The way out of the crisis

The movement has decimated Duque in the polls and now a former guerilla-turned-reformist, Gustavo Petro, has leapt from 25 to 38%, looking set to win the elections next year. However, this is not a solution and Petro would only offer reforms whilst attacking the left to ensure there can be no repeat of recent events. Ultimately he only seeks to manage the capitalist system and therefore could not resolve the root of the crisis.

Negotiations between National Strike and the government ended in mid-May with no agreement reached and the strikes and blockades have continued. Though National Strike, a coalition of trade unions and farmers’ organisations calls the days of action and formulates the official demands, the street mobilisations are predominantly young and far more radical. Even if the government successfully negotiates some limited reforms with National Strike, there is no guarantee that such a compromise would end the protests. However, there is a danger that such a deal could de-mobilise sections of the organised working class, clearing the way for the government to defeat the radicalised youth. 

Neither compromise with Duque nor his replacement by Petro will solve Colombia’s crisis. Instead, the working class and youth need to continue their mobilisations and form organisations that can take power. For this to happen activists need to organise workers to demand that their leaders advance beyond the one day strikes into an all-out indefinite strike for power. If, or more likely when, these leaders refuse to do this then these rank-and-file groups need to issue the call for such action without their official leaders.

To ensure the movement is not crushed there needs to be an appeal to ordinary soldiers, calling on them to refuse to intervene and to instead defend the demonstrations against the police and their own officers.  In the meantime, elected groups should be organised to defend the mobilisations from the violence of the state. 

Crucially, to ensure the above can be coordinated, the neighbourhood assemblies need to be expanded.

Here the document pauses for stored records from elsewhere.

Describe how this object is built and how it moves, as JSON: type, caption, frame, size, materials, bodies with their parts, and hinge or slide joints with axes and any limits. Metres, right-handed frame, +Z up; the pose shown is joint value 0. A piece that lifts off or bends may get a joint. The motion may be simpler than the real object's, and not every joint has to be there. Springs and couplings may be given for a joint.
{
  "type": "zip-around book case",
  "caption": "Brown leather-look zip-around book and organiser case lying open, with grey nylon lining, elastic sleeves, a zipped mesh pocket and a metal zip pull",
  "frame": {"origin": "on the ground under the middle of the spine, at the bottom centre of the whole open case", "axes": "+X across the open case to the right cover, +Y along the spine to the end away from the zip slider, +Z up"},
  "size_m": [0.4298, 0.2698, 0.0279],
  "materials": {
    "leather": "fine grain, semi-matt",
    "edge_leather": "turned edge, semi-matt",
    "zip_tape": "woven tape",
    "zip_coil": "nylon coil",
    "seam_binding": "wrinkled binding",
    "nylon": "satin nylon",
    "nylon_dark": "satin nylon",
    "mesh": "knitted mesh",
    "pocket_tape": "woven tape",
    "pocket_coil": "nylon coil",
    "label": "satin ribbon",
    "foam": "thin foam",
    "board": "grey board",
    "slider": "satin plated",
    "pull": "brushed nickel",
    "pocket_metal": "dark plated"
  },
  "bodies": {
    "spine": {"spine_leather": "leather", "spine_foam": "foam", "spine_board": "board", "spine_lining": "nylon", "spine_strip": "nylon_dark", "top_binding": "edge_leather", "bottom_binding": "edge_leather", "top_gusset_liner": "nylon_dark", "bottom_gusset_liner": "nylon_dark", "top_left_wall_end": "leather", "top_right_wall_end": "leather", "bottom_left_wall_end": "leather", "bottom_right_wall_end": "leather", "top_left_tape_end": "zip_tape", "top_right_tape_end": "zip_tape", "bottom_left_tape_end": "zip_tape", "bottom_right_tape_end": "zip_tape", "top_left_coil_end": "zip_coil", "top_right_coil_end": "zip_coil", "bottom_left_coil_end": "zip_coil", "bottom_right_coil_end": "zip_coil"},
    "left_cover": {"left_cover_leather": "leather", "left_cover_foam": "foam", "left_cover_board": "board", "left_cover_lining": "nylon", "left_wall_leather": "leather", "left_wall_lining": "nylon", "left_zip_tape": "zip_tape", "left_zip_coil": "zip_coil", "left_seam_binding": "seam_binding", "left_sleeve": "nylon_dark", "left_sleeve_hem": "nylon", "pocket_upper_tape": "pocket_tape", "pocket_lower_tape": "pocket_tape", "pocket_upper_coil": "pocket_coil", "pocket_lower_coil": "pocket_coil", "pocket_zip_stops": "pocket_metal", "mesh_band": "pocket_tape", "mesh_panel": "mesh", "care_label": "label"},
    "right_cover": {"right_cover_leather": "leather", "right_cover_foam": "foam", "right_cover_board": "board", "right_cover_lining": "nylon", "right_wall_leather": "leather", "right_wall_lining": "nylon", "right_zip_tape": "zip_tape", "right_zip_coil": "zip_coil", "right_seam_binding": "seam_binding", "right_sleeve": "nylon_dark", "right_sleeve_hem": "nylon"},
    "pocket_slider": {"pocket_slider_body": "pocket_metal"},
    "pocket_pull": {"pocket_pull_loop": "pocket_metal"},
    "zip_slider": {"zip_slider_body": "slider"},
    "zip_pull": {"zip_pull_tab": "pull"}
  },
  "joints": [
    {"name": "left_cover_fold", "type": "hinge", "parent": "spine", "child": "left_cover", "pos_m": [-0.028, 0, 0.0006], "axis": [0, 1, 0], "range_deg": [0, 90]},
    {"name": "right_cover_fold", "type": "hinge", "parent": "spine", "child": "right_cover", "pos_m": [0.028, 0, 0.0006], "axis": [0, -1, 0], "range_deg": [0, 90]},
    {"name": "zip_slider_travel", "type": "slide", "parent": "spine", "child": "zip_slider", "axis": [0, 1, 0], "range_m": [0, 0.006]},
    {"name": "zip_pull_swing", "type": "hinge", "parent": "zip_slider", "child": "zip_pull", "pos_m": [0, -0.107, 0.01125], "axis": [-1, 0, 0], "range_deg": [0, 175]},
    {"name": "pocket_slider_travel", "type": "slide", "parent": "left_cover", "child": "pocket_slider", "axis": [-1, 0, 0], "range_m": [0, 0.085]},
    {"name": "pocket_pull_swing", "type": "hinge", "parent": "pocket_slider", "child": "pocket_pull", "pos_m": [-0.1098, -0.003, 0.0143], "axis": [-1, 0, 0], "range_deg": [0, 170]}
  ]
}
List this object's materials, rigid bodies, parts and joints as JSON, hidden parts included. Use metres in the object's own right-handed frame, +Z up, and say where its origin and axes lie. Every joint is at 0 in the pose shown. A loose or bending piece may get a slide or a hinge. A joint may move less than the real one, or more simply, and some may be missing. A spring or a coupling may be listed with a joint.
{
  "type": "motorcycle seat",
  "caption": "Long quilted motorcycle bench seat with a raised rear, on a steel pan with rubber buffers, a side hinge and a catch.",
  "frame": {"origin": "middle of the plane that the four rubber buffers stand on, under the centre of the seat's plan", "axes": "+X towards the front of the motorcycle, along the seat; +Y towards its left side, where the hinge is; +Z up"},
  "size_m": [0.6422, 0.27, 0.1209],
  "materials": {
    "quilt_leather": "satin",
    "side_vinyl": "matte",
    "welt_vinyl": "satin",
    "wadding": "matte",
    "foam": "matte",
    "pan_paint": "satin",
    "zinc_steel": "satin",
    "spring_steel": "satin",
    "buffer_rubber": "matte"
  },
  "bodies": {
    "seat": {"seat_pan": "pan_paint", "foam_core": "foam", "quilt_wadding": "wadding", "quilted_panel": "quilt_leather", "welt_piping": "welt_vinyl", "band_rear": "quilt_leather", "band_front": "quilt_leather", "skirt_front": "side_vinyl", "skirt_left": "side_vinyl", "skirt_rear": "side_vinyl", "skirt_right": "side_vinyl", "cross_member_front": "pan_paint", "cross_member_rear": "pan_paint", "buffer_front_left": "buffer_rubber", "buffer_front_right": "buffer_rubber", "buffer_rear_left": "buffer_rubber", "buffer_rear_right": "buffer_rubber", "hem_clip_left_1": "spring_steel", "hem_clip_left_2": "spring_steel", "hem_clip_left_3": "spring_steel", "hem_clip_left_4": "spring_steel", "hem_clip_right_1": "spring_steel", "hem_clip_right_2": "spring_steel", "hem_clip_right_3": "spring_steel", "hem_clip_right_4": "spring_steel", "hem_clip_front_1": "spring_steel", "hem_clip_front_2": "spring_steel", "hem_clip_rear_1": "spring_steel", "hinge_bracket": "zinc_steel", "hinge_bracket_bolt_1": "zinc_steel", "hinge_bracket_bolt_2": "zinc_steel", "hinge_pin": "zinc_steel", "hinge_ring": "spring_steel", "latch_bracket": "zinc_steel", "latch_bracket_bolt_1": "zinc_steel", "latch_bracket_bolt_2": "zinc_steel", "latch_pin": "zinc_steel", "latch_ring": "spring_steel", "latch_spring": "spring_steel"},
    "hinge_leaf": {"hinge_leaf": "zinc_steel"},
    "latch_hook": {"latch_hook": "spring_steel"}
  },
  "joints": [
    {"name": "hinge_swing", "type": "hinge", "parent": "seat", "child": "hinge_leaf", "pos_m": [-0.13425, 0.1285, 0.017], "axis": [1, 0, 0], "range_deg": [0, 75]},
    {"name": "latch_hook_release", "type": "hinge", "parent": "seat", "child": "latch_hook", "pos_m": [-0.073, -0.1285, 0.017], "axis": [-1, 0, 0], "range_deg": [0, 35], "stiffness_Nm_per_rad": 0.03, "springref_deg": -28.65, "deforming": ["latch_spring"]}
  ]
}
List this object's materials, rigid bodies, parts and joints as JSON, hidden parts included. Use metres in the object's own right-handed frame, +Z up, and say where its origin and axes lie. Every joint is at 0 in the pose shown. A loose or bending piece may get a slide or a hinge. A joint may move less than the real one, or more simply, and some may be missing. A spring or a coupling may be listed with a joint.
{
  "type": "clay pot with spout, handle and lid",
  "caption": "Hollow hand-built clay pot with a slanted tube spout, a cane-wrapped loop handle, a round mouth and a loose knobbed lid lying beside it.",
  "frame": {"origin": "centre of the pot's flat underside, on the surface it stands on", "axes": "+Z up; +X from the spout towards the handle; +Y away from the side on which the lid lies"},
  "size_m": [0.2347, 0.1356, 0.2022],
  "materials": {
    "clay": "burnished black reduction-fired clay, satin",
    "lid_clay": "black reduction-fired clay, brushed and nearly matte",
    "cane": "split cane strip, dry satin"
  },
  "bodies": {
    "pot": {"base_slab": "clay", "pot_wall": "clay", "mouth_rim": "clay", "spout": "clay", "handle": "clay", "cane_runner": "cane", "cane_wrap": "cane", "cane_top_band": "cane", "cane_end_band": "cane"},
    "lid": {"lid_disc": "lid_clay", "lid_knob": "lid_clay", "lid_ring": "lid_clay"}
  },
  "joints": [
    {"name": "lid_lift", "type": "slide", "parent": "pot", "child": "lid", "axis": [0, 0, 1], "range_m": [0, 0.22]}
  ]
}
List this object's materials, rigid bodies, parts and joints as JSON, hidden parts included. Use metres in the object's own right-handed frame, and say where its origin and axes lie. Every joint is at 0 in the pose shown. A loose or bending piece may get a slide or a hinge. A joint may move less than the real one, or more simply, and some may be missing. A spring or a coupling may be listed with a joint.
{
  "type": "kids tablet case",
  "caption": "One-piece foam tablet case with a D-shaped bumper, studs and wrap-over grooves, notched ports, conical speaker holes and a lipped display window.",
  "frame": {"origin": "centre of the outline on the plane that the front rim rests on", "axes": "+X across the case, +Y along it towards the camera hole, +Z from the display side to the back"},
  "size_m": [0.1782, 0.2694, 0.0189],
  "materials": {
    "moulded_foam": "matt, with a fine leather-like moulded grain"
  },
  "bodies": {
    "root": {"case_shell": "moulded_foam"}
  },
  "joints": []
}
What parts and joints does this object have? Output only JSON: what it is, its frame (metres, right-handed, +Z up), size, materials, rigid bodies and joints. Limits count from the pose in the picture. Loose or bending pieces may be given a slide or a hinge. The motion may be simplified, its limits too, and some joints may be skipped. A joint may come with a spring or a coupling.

They need to be representative of the mass movement as best as possible by taking democratically elected delegates from all workplaces, schools and neighbourhoods. This way they can give a nationally coordinated voice to the mass movement, one that gives expression to their interests and gives direction to the movement to avoid any betrayals. 

The intervention of revolutionary socialists is essential in this, only coordinated together in a revolutionary party can they enact a strategy that can manoeuvre through the obstacles, repression and vacillations that will be placed in front of them. Through such actions it is possible to overthrow the government and lead the movement to victory, inspiring workers across the continent and threatening the capitalist system itself, which is at the root of the suffering of the masses.